“Truthful Fiction” might sound like an oxymoron, but it’s not one. In fact, all pieces of fiction include truthful and realistic elements in them. And, one could argue, that all good and engaging fiction is more realistic and truthful than many realize.

The bottom line is that humans crave and produce truthful fiction and tell stories to understand their world and the people in it. And they can’t fully understand the world and the people in it without good storytelling. Why? Because the human brain is hardwired for storytelling for that precise purpose– to understand and respond to the real human world and the real people in it.

The human mind is a story processor, not a logic processor, say scientists who have made attempts to meet the human brain on its own evolutionary terms.

How the Human Brain Became Hardwired to Tell Stories. Big Think. https://bigthink.com/culture-religion/how-the-human-brain-became-hardwired-to-tell-stories/

Any story we tell of our species, any science of human nature, that leaves out much of what and how we feel is false. Nature shaped us to be ultra-social, and hence to be sharply attentive to character and plot. We are adapted to physiologically interact with stories. They are a key way in which our ruly culture configures our nature.

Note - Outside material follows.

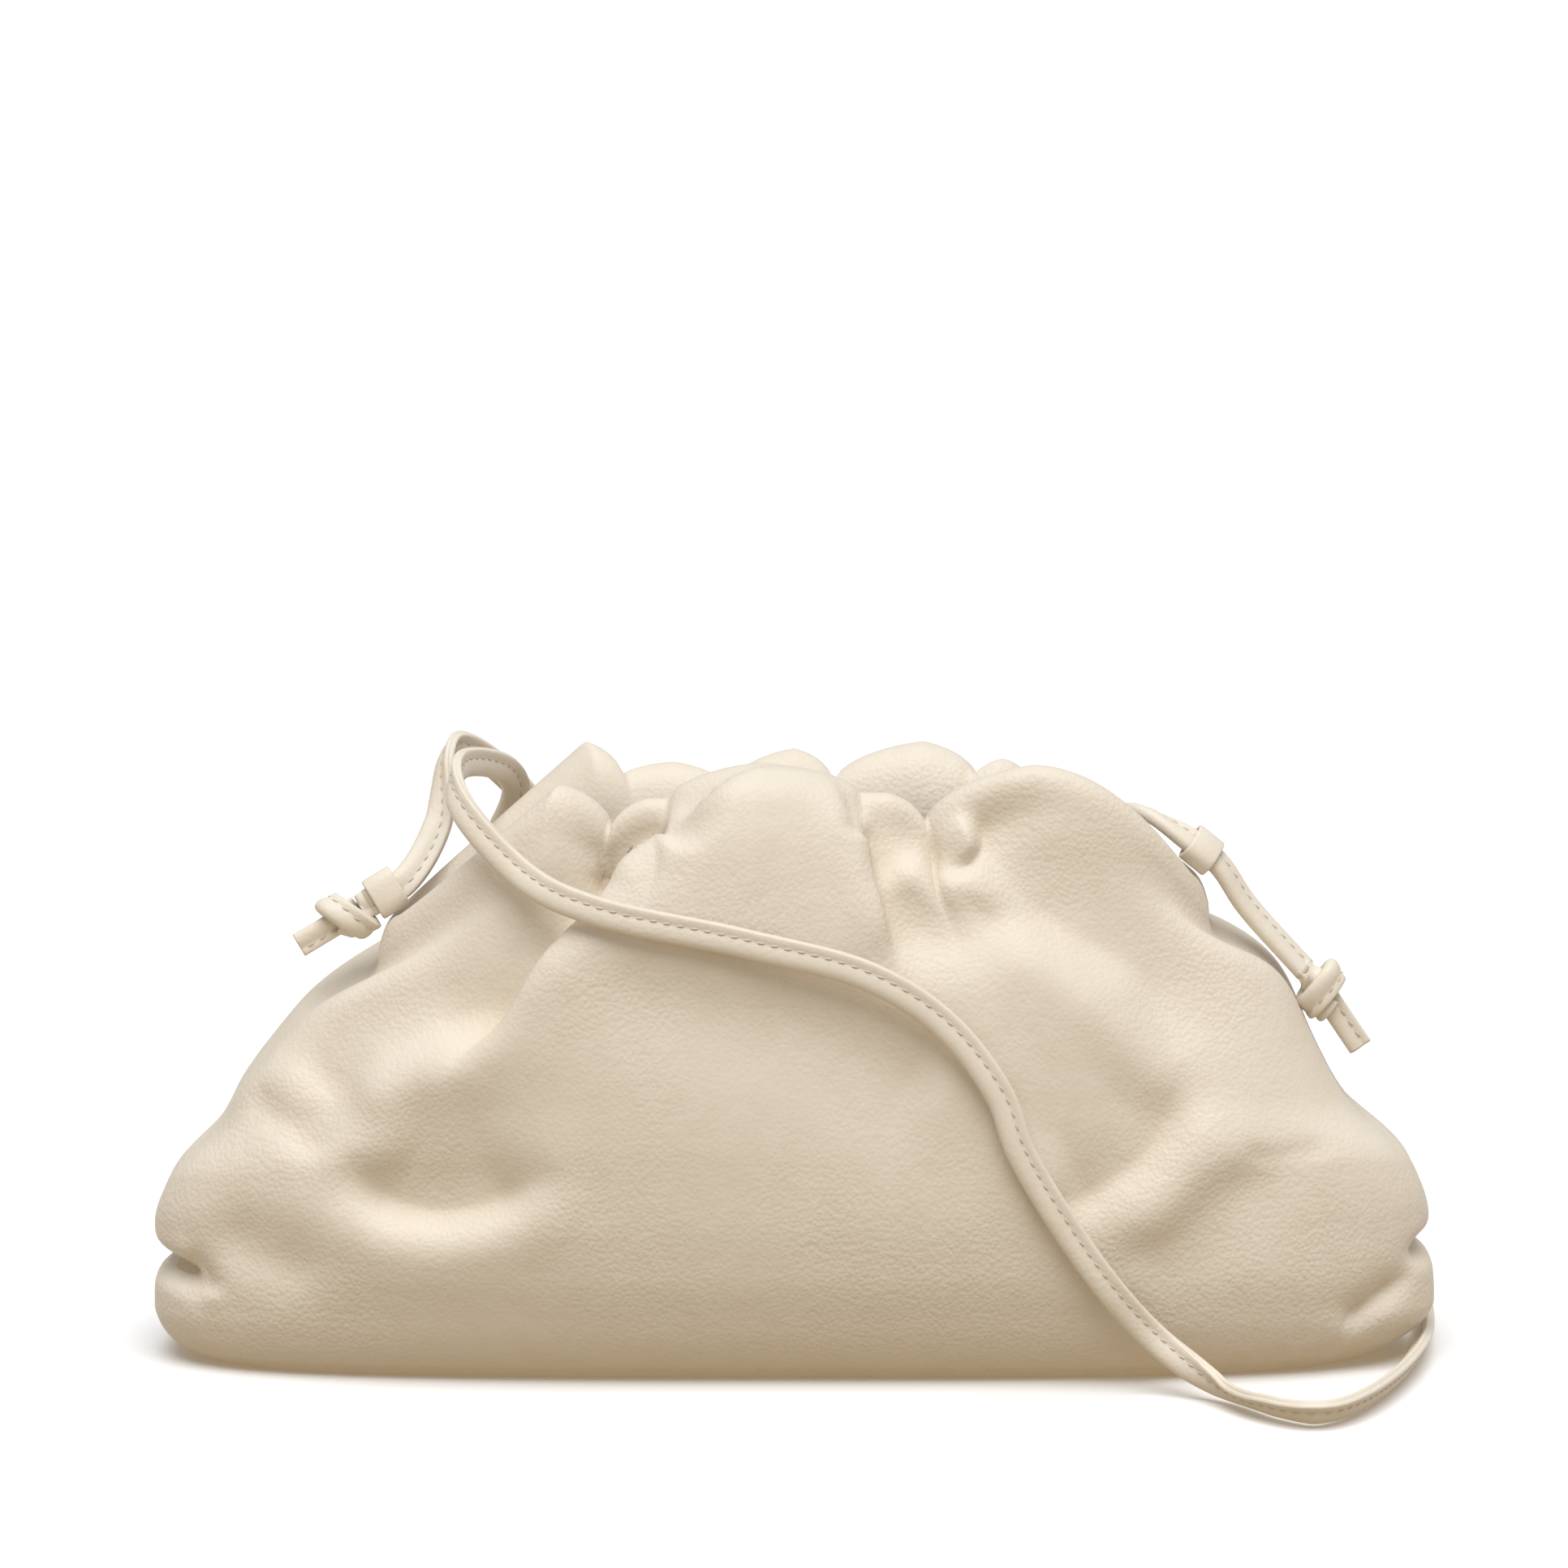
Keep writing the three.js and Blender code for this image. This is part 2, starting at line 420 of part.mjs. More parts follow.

It Is in Our Nature to Need Stories. Scientific American. https://blogs.scientificamerican.com/guest-blog/it-is-in-our-nature-to-need-stories/

Solid information in any form is good, Green says. “But that’s not necessarily enough.” A vivid, emotional story “can give that extra push to make it feel more real or more important.” If you look at the times somebody’s beliefs have been changed, she says, it’s often because of a story that “hits them in the heart.”

How Stories Connect And Persuade Us: Unleashing The Brain Power Of Narrative. NPR. https://www.npr.org/sections/health-shots/2020/04/11/815573198/how-stories-connect-and-persuade-us-unleashing-the-brain-power-of-narrative

Isn’t all fiction truthful or based on reality to some extent?

I think it’s important to ask: Is it possible to base fiction (stories) on anything but what the human mind has already processed in some facet or scenario or other already? Meaning, all fiction must be based on some form of reality, even if that reality is creatively skewed or rearranged in some way. No?  

Even works from the science fiction genre include real elements of human behavior and or are based on real things that exist in the human world or that the human brain has processed in some way. As a simple example, consider a centaur (a creature that is half man, half horse), which doesn’t technically exist in the real world but is still made up of two creatures that do exist in the real human world (humans and horses).

Why Truthful Fiction is Important

Such musings on the nature of storytelling and how stories are more truthful and realistic than they seem at first (especially those stories that move and influence us most) leave me considering why. And how we can tap into reality more to produce better stories and works of fiction.

Overall, stories that seem more realistic tend to be more authentic and plausible, which makes them more relatable. And stories elicit more empathy when they’re more relatable. (Read The Strange Thing That Happens In Your Brain When You Hear a Good Story — And How to Use It to Your Advantage.)

Storytelling reveals meaning without committing the error of defining it.

Hannah Arendt

This post offers no more than some of my general musings on the nature of fiction. First, to some extent, all fiction is truthful. As humans, we can’t help ourselves. We impulsively process our world and the people in it via stories. Second, powerful stories are relatable. And stories can’t be relatable if they aren’t truthful or based in reality to some extent.